In class we considered how the Eumenides - along with the first two plays in the Oresteia - does two contradictory things, sometimes at once. One the one hand, it depicts the origins of Athenian justice and patriarchy and turns the furies, erstwhile powers of vengeance into deities that form part of the organised religious system of Athens. These figures are integrated into the law-based, patriachal order that Athena creates, watches over and symbolises. On the other hand, the play undermines this foundation myth by undercutting the very process of creating justice, patriarchy etc and defeating or suppressing or harnessing the powers that are inimical to progress. The basis of Athenian justice is undermined by the very deity who is establishing the first lawcourt.
 
I stressed that this reading is one that is not followed by most scholarship, including Rebecca Kennedy in her recent book looking at justice in Athenian tragedy through the vehicle of plays in which Athena appears as a character.

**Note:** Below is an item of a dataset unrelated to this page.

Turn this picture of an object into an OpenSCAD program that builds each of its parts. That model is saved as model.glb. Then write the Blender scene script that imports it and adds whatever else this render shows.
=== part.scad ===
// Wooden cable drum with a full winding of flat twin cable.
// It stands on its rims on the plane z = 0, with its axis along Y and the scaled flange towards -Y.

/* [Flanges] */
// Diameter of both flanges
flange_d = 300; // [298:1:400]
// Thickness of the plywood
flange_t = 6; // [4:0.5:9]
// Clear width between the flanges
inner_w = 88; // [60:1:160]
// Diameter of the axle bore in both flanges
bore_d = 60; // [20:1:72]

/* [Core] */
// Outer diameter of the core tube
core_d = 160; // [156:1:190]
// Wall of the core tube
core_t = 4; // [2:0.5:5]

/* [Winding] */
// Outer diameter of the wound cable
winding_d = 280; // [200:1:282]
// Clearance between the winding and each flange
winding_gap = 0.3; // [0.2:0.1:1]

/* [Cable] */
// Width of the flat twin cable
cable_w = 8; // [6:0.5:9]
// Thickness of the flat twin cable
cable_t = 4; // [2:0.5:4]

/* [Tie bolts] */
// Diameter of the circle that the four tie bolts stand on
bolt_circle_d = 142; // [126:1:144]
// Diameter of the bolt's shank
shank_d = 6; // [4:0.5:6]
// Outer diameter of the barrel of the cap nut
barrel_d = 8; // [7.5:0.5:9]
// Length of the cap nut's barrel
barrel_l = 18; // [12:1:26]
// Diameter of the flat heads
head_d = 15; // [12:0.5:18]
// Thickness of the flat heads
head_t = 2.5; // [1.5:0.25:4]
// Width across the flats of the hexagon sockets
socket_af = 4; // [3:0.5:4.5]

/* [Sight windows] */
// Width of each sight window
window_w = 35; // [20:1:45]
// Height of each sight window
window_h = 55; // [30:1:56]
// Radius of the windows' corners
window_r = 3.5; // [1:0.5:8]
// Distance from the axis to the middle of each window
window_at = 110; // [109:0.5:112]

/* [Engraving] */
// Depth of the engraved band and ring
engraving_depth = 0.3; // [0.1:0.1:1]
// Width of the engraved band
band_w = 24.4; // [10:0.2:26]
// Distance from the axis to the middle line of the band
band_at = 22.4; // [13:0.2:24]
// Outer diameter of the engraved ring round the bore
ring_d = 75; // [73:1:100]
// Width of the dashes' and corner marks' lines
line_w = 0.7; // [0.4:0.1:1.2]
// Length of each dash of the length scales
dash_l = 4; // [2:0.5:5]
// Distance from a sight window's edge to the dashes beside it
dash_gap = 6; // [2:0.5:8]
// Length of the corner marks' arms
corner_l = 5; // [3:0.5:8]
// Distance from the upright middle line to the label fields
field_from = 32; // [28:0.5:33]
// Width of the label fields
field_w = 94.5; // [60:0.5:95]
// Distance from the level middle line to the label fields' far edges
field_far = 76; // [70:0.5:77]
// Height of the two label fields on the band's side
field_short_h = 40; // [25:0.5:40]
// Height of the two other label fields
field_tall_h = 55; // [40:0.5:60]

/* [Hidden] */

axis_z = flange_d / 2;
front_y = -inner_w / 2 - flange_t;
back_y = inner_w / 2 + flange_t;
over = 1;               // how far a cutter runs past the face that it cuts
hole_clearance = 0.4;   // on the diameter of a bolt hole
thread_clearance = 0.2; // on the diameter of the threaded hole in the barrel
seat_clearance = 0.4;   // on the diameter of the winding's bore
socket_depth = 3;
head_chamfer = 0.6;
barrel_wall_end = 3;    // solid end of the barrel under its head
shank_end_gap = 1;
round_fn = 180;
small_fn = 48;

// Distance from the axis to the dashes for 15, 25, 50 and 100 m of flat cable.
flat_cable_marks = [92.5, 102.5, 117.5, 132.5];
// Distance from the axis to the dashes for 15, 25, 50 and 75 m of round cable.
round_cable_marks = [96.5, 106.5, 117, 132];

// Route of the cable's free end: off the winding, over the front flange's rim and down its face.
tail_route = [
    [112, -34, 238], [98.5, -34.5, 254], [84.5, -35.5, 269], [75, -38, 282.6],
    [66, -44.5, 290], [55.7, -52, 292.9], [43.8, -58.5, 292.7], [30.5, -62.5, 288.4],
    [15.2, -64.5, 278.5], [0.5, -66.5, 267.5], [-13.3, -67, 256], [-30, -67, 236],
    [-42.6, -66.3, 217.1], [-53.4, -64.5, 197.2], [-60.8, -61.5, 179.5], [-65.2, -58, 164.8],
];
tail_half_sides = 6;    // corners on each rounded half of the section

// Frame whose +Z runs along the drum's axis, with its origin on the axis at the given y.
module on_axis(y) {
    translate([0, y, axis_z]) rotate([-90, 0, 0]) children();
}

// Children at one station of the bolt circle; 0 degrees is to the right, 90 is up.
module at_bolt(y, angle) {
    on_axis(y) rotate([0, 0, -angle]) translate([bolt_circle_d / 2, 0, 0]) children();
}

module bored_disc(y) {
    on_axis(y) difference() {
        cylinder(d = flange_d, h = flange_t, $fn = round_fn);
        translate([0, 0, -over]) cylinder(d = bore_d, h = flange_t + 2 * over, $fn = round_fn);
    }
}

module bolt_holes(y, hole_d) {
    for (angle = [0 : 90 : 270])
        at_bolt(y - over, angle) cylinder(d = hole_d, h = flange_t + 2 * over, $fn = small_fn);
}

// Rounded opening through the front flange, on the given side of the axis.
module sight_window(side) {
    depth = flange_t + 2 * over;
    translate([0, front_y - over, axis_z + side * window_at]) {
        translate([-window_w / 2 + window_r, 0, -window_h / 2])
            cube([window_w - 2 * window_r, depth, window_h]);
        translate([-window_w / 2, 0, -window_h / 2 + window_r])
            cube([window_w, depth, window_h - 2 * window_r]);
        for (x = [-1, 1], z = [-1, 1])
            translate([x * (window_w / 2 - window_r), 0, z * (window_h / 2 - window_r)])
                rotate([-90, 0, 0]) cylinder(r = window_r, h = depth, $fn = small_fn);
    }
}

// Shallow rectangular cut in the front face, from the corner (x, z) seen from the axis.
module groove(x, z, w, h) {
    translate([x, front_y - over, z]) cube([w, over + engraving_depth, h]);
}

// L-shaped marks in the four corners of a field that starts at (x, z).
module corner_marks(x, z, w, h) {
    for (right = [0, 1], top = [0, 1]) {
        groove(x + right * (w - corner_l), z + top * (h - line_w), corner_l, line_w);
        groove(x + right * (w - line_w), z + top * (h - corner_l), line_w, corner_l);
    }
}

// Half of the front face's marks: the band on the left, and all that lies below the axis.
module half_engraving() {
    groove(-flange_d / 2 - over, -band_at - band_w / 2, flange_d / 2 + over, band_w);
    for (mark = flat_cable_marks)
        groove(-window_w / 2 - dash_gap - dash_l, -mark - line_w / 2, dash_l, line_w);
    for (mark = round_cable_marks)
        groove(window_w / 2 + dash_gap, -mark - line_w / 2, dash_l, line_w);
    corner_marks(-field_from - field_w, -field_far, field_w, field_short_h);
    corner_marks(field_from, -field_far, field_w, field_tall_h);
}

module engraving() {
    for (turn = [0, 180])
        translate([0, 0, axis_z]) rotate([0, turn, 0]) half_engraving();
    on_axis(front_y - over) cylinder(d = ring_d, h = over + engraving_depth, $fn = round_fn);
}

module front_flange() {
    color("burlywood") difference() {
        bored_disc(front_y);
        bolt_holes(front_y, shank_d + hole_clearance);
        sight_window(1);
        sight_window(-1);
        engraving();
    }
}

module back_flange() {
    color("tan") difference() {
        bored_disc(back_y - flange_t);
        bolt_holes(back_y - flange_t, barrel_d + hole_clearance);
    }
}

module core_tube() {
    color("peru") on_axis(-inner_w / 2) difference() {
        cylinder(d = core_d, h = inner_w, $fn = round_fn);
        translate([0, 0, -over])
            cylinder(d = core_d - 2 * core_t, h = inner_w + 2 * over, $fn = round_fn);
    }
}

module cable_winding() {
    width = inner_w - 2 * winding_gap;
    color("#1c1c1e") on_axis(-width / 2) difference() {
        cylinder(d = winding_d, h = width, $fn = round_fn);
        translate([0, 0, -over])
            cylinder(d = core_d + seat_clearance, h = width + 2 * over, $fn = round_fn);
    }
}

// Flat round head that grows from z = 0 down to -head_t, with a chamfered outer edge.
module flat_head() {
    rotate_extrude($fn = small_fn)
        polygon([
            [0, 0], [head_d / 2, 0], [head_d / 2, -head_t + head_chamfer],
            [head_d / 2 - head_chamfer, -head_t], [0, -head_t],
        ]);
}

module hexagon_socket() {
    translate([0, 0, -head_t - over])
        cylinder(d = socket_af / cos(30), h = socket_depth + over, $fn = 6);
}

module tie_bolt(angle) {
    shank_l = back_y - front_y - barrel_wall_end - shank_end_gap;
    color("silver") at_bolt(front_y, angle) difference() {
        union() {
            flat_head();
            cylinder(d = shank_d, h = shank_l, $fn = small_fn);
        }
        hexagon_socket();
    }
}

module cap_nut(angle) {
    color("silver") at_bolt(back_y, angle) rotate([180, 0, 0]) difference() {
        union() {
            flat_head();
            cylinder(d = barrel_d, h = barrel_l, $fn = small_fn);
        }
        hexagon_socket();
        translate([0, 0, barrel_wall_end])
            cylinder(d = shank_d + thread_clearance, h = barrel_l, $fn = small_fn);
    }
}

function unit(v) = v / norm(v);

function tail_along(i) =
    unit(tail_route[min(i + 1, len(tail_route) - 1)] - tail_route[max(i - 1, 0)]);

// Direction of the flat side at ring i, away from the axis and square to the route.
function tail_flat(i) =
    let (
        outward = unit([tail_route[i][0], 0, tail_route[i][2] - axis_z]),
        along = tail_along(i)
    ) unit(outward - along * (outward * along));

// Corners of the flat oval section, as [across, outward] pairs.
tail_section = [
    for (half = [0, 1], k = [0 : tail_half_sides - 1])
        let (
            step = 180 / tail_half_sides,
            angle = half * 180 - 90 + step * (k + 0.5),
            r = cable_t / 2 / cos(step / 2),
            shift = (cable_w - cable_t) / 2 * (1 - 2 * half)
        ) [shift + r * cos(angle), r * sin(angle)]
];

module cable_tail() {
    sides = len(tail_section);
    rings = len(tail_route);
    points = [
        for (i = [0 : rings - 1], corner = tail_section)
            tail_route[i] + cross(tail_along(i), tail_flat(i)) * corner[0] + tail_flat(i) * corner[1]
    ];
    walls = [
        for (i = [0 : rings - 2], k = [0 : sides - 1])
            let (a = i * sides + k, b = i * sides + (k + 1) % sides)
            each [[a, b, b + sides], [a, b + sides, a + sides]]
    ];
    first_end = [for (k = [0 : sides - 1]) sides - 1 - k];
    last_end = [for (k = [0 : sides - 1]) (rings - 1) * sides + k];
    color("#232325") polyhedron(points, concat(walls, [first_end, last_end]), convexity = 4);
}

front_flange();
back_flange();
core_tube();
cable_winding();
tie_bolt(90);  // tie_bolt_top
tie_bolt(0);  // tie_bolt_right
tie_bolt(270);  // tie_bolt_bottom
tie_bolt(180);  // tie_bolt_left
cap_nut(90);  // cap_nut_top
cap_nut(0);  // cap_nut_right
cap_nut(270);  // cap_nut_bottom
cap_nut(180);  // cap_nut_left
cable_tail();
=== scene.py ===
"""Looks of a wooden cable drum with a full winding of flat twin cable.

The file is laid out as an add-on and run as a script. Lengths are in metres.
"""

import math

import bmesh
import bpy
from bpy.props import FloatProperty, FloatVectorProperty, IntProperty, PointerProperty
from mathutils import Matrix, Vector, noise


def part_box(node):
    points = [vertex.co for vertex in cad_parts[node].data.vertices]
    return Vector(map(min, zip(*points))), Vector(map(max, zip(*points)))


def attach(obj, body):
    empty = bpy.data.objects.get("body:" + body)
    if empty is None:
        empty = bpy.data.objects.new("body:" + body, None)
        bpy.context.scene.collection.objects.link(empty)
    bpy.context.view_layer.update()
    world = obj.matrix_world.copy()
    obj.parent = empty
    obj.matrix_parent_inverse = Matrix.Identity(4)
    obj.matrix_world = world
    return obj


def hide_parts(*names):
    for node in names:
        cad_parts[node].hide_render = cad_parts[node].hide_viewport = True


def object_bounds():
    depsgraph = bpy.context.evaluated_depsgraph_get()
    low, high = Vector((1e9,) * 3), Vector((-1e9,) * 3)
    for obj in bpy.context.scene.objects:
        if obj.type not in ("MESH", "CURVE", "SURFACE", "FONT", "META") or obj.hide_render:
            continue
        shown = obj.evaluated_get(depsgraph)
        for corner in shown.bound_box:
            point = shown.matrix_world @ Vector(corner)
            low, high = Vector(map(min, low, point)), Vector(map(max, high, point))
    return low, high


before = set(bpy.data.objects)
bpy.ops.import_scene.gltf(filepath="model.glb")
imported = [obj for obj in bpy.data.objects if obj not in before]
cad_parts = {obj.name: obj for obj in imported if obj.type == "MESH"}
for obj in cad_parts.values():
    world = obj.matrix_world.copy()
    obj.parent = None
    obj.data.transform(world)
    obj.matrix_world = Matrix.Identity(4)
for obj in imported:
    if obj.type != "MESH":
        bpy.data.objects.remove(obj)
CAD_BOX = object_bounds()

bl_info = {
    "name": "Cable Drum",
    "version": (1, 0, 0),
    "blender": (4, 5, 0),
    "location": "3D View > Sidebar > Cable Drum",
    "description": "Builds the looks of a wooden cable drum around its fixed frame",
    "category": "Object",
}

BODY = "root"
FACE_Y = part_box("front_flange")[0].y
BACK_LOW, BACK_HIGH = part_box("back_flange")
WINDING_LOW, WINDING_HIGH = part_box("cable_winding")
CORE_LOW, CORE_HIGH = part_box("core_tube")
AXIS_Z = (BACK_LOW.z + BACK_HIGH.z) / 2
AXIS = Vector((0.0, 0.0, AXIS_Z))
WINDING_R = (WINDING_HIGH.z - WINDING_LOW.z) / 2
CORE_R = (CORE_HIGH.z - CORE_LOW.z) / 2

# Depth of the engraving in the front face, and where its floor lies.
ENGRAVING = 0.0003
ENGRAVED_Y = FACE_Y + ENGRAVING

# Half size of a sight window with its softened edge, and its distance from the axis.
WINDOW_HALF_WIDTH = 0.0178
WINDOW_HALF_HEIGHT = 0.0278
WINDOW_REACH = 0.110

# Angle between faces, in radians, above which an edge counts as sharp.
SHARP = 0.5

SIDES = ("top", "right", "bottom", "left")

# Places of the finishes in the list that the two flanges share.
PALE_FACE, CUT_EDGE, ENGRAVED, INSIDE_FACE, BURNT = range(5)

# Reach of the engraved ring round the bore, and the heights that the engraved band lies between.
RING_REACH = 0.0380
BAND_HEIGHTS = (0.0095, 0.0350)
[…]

The closest is the work by Simon Goldhill - and I stressed that I would take his arguments further still and show how just as Athena explains the rationale of her decision to cast her vote for the acquittal of Orestes, the goddess expresses her connection with the forces she is suppressing.  I'm interested in how the publicity for the production in Oxford deals with the depiction of justice in the play by stating that the play "challenges the core of our own legal system", and poses questions including  "Can guilt be judged? Can justice be wrong?"  Whereas scholarly interpretations of the play tend to focus on how it creates institutionalised justice and an ordered framework to contain previous inimcal forces, this production looks set to consider how the various issues are, also, held in tension.